“Se annullano la Procura speciale, richiamerò il popolo a farsi giustizia con le proprie mani”. La frase incendiaria è stata pronunciata da Zoran Zaev, leader del principale partito d’opposizione in Fyrom, l’Unione socialdemocratica di Macedonia (Sdsm). La miccia che ha acceso lo scontro nella piazza principale di Skopje è la decisione del presidente Gjorge Ivanov di concedere l’amnistia ai politici indagati nella vicenda relativa alle intercettazioni telefoniche, in cui sono invischiati in tutto 20mila persone, tra politici, magistrati, sindacalisti, diplomatici, giornalisti che secondo l’accusa sarebbero stati tenuti sotto controllo dal governo. Nella notte una manifestazione di protesta capeggiata da Zaev è sfociata in scontri con la polizia: il bilancio parla di dodici arresti e di un giornalista ferito. Dai manifestanti prima un lancio di uova e poi il tentativo di entrare negli uffici presidenziali: a quel punto la polizia ha caricato.
La situazione politica in Fyrom è tesissima, come dimostra l’attacco al governo dal partito Sdsm che parla di “colpo di stato” del presidente. Per questo, oltre a richiedere le dimissioni di Ivanov, il partito si è fatto promotore di una richiesta di impeachment nei suoi confronti. Ivanov non viene difeso neanche dalla coalizione governativa Vmro-Dpmne, che invece lo accusa in relazione all’amnistia, di aver promosso un provvedimento che non consente di fare “chiarezza sulle menzogne diffuse nell’ambito della vicenda intercettazioni telefoniche”. E i centristi del partito albanese Unione democratica per l’integrazione (Dui) lo esortano a fare un passo indietro per evitare che l’amnistia stessa possa aggravare il quadro politico, già altamente instabile. Ma il leader del Dui, Ali Ahmeti, è stato però accusato di fare il doppio gioco, in quanto è uno degli indagati dalla Procura speciale e potrebbe ora essere beneficiario dell’amnistia.

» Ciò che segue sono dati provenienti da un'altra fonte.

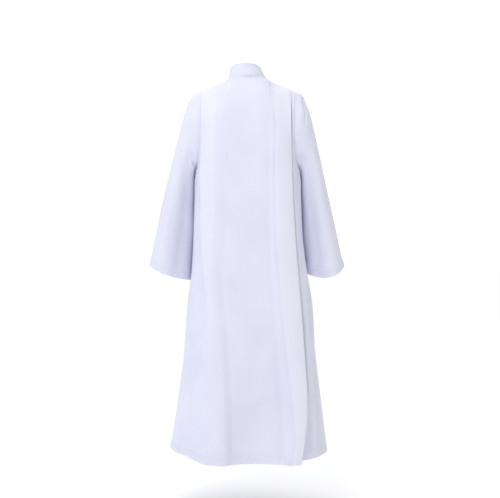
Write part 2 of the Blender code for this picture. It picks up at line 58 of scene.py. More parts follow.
NECK_HALF_WIDTH = 0.075
NECK_BACK = 0.058
NECK_FRONT = 0.068
SHOULDER_X = 0.188
NECK_POINT_Z = -0.003
SHOULDER_Z = -0.048
ARMPIT_Z = -0.339
ARMPIT_X = 0.196
SCOOP_LEFT = 0.007
SCOOP_RIGHT = 0.015
ARMHOLE_BACK = 0.084
ARMHOLE_FRONT = 0.080
HEM_Z = -1.425
SQUARENESS = 0.12
NECK_FAN = 0.120
NECK_SHARE = NECK_HALF_WIDTH / SHOULDER_X
FAN_REACH = 0.300
LAP = 0.015
LAP_LIFT = 0.00095
LAP_EASE = 0.030
CUFF_TURN = 0.004
SLEEVE_FULLNESS = 0.2
FULL_FROM = 1.7           # section of a sleeve where its fullness starts,
FULL_OVER = 3.0           # and over how many sections it grows
ARMHOLE_REACH = 3.0       # sections over which the armhole's own shape dies out
SLEEVE_LENGTH = 0.68
BAND_LEAST = 0.85
RISE_SOON = 1.4
CENTRE_SAG = 0.030
SAG_START = 0.600
SIDE_EASE = 0.55
SIDE_BIAS = 1.4           # columns lie closer near the pleat than at the side
SPACING_STEP = 0.01
NORMAL_STEP = 0.004
SHARE_STEPS = 41          # how finely a place across the back is looked up
# The pleats' tops are painted whiter: partly the real whiteness of cloth with two more layers behind it,
# partly painted light for the light they catch.
LAYERED_AND_LIT_END = 1.2         # row where the left pleat's whiter top starts to die out,
LAYERED_AND_LIT_FADE = 0.5        # and over how much of the rows
LAYERED_AND_LIT_LEFT = 0.28       # how much whiter the left pleat's top is painted, dying out below
LAYERED_AND_LIT_RIGHT = 0.70      # and the right pleat's
MOUTH_INNER = 0.020       # how far under a pleat's crest the cloth beyond it is sunk in
MOUTH_LEAST = 0.004       # how far past the crest at least,
MOUTH_SPREAD = 0.25       # and how much farther for each metre of the mouth's depth
MOUTH_LIP = 0.45          # the outer lip's height, as a share of the mouth's depth
LIP_PLACE = 2.8           # and its place, in widths of the mouth


def table_of(kind, rows):
    """A table whose rows have the names of their kind."""
    return tuple(kind(*row) for row in rows)


# Sections of the body from the armpit down.
Section = namedtuple("Section", "z left right back front")
BODY = table_of(Section, (
    (-0.339, 0.196, 0.196, 0.142, 0.138),
    (-0.352, 0.199, 0.199, 0.142, 0.138),
    (-0.378, 0.203, 0.203, 0.142, 0.139),
    (-0.46, 0.205, 0.205, 0.143, 0.14),
    (-0.616, 0.209, 0.212, 0.147, 0.143),
    (-0.74, 0.216, 0.228, 0.158, 0.15),
    (-0.847, 0.229, 0.246, 0.172, 0.16),
    (-1.04, 0.243, 0.259, 0.195, 0.178),
    (-1.23, 0.269, 0.281, 0.217, 0.197),
    (-1.38, 0.292, 0.299, 0.234, 0.212),
    (-1.425, 0.3, 0.303, 0.239, 0.217),
))

# The hem's height behind and before, from the right side seam (share -1) to the left one (1).
Hem = namedtuple("Hem", "share back front")
HEM = table_of(Hem, (
    (-1.0, -1.417, -1.417),
    (-0.7, -1.421, -1.418),
    (-0.48, -1.427, -1.416),
    (-0.36, -1.43, -1.415),
    (0.0, -1.431, -1.413),
    (0.24, -1.431, -1.413),
    (0.33, -1.429, -1.412),
    (0.48, -1.417, -1.41),
    (0.75, -1.409, -1.407),
    (1.0, -1.406, -1.406),
))

# The two knife pleats of the back: outer and inner folds, half height and radius.
Pleat = namedtuple("Pleat", "z crest under rise turn mouth")
PLEAT_RIGHT = table_of(Pleat, (
    (0.0, 0.162, 0.102, 0.0013, 0.0007, 0.0),
    (-0.08, 0.162, 0.102, 0.0028, 0.0014, 0.006),
    (-0.16, 0.162, 0.102, 0.0036, 0.0018, 0.01),
    (-0.339, 0.162, 0.101, 0.005, 0.002, 0.014),
    (-0.616, 0.173, 0.107, 0.0076, 0.0022, 0.018),
    (-0.847, 0.188, 0.124, 0.0116, 0.0026, 0.022),
    (-1.04, 0.199, 0.142, 0.0162, 0.003, 0.026),
    (-1.23, 0.205, 0.164, 0.023, 0.0034, 0.028),
    (-1.425, 0.182, 0.172, 0.03, 0.0038, 0.028),
))
PLEAT_LEFT = table_of(Pleat, (
    (0.0, 0.175, 0.121, 0.0012, 0.0007, 0.0),
    (-0.16, 0.177, 0.123, 0.0018, 0.001, 0.0),
    (-0.339, 0.178, 0.125, 0.0036, 0.0018, 0.002),
    (-0.616, 0.171, 0.13, 0.006, 0.0028, 0.006),
    (-0.847, 0.146, 0.15, 0.011, 0.005, 0.003),
    (-1.04, 0.122, 0.184, 0.012, 0.015, 0.0),
    (-1.23, 0.106, 0.214, 0.014, 0.022, 0.0),
    (-1.425, 0.104, 0.238, 0.018, 0.026, 0.0),
))

# Soft vertical folds of the front.
Fold = namedtuple("Fold", "armpit hem width height start")
FRONT_FOLDS = table_of(Fold, (
    (-0.62, -0.66, 0.11, 0.016, 0.95),
    (-0.3, -0.36, 0.1, -0.01, 1.15),
    (-0.1, -0.16, 0.09, 0.013, 1.05),
    (0.08, 0.12, 0.1, -0.008, 1.35),
    (0.28, 0.34, 0.11, 0.015, 0.9),
    (0.5, 0.56, 0.1, -0.009, 1.2),
    (0.7, 0.76, 0.1, 0.011, 1.25),
))

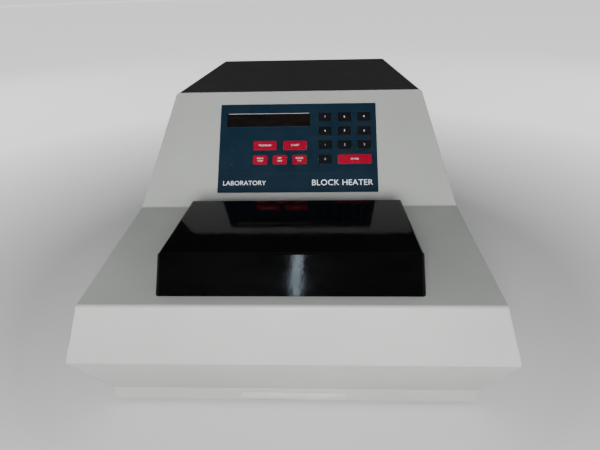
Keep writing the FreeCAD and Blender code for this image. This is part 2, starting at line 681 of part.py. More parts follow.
def make_inlet():
    """An appliance inlet with a fuse drawer below it, on one moulded flange."""
    flange = slab("inlet_flange", ("inlet_x - 17", "inlet_x + 17"), ("back", "back + rear_flange"),
                  ("inlet_z - 28", "inlet_z + 28"))
    housing = slab("inlet_housing", ("inlet_x - 13.7", "inlet_x + 13.7"), ("back - 24", "back"),
                   ("inlet_z - 23.7", "inlet_z + 23.7"))
    socket = slab("socket_recess", ("inlet_x - 12", "inlet_x + 12"), ("back - 15", "back + 5"),
                  ("inlet_z + 2", "inlet_z + 19"))
    bay = slab("drawer_bay", ("inlet_x - 11", "inlet_x + 11"), ("back - 21", "back + 5"),
               ("inlet_z - 21", "inlet_z - 5"))
    keep(cut("power_inlet", join("inlet_solid", [flange, housing]), [socket, bay]), "power_inlet")
    pins = [slab("inlet_pin", ("inlet_x %s - 1" % x, "inlet_x %s + 1" % x),
                 ("back - 15", "back - 3"), ("inlet_z %s - 2" % z, "inlet_z %s + 2" % z))
            for x, z in (("- 7", "+ 8.5"), ("+ 0", "+ 12.5"), ("+ 7", "+ 8.5"))]
    keep(group("inlet_pins", pins), "inlet_pins")
    tray = slab("drawer_tray", ("inlet_x - 10.6", "inlet_x + 10.6"), ("back - 20", "back + 1.6"),
                ("inlet_z - 20.6", "inlet_z - 5.4"))
    hollow_out = slab("drawer_hollow", ("inlet_x - 9", "inlet_x + 9"), ("back - 18", "back - 4"),
                      ("inlet_z - 18.6", "inlet_z"))
    grip = slab("drawer_grip", ("inlet_x - 5", "inlet_x + 5"), ("back + 0.4", "back + 5"),
                ("inlet_z - 9", "inlet_z"))
    keep(cut("fuse_drawer", tray, [hollow_out, grip]), "fuse_drawer")
    fuses = [rod("fuse", "2.5", "17", ("inlet_x - 8.5", y, "inlet_z - 16"), "x")
             for y in ("back - 14", "back - 8")]
    keep(group("fuses", fuses), "fuses")


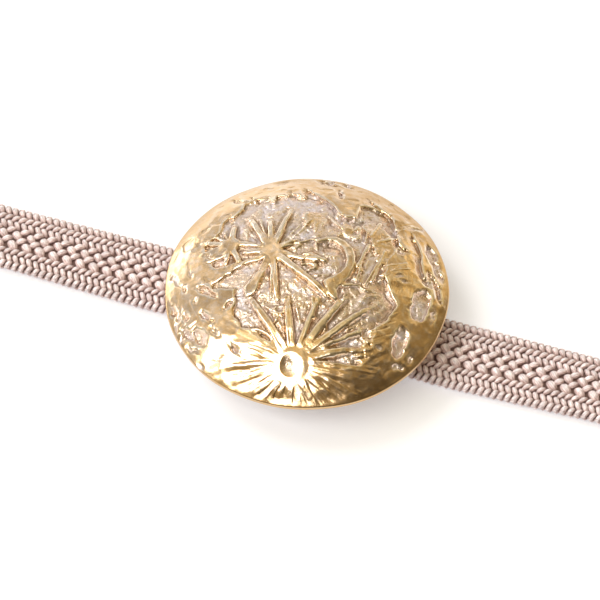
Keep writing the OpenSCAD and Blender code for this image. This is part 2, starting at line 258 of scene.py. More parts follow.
# The same for the strands on the cord's sides: side, height above its middle, lean and so on
SIDE_ROWS = rows("""
1 .22 -44 1.3 .66 .66 .95 0
-1 .1 40 1.1 .62 .66 .1 0
""")
print(len(ROWS), "rows on the top and", len(SIDE_ROWS), "on the sides")

# %% The grains in their places
# How much the columns slant on the right, where the cord bends a little
SLANT = 0.067
STRAND_INSET = 0.27
STRANDS_FROM = -44.2
STRANDS_TO = 41.2
# Mean size of a grain, and the size at which it is as wide as its row says, so that they overlap
GRAIN_SIZE = 1.14
FULL_WIDTH_SIZE = 1.08
# How far the two ends of a grain dip under its neighbours
DIP = 0.30
# The light's direction along and across the cord, for the painted highlight on the side of a grain
# that faces it
LIT_FROM = (-0.6, 0.8)

ring = section(STRAND_INSET, STRAND_INSET)
girth = ring[0][-1]
dice = np.random.default_rng(7)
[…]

Anche il dipartimento di Stato degli Stati Uniti ha fatto sapere di augurarsi che Ivanov riconsideri la sua decisione, mentre come primo effetto ecco che la libertà è scattata per Zvonko Kostovski, il solo funzionario dei Servizi di intelligence nazionali (Ubk) ad essere finito in carcere per la vicenda.
Critiche all’amnistia decisa da Ivanov giungono anche da Bruxelles, che parla di “allontanamento del futuro Euro-atlantico del Paese”. Identica posizione sostenuta da Atene, dalla quale dopo il caso Idomeni, dove i poliziotti di Skopje avevano lanciato lacrimogeni contro i migranti da suolo greco, erano piombati gli strali di Alexis Tsipras secondo cui i poliziotti di Skopje hanno usato “gas lacrimogeni e proiettili di gomma per affrontare persone che non erano una minaccia, erano disarmate”. E ancora: “È una grande vergogna per la società europea e per un Paese che aspira a farne parte”. Molto duro anche il Capo dello Stato Procopios Pavlopulos: “Non c’è posto all’interno dell’Unione europea e nella Nato per l’ex Repubblica jugoslava della Macedonia”.
Lo scorso 7 aprile il parlamento di Skopje è stato sciolto e la Fyrom voterà prossimamente in un clima di accuse reciproche. Mentre l’ex premier e leader del Vmro-Dpmne, Nikola Gruevski, sostiene che “ci sono le condizioni e le elezioni si svolgeranno, le parti possono o non possono prendere parte al voto”, invece tifano per il boicottaggio le opposizioni guidate da Zaev. Quest’ultimo punta il dito sull’omesso completamento della revisione delle liste elettorali e della riforma del settore delle comunicazioni, con particolare riferimento alla tv di Stato.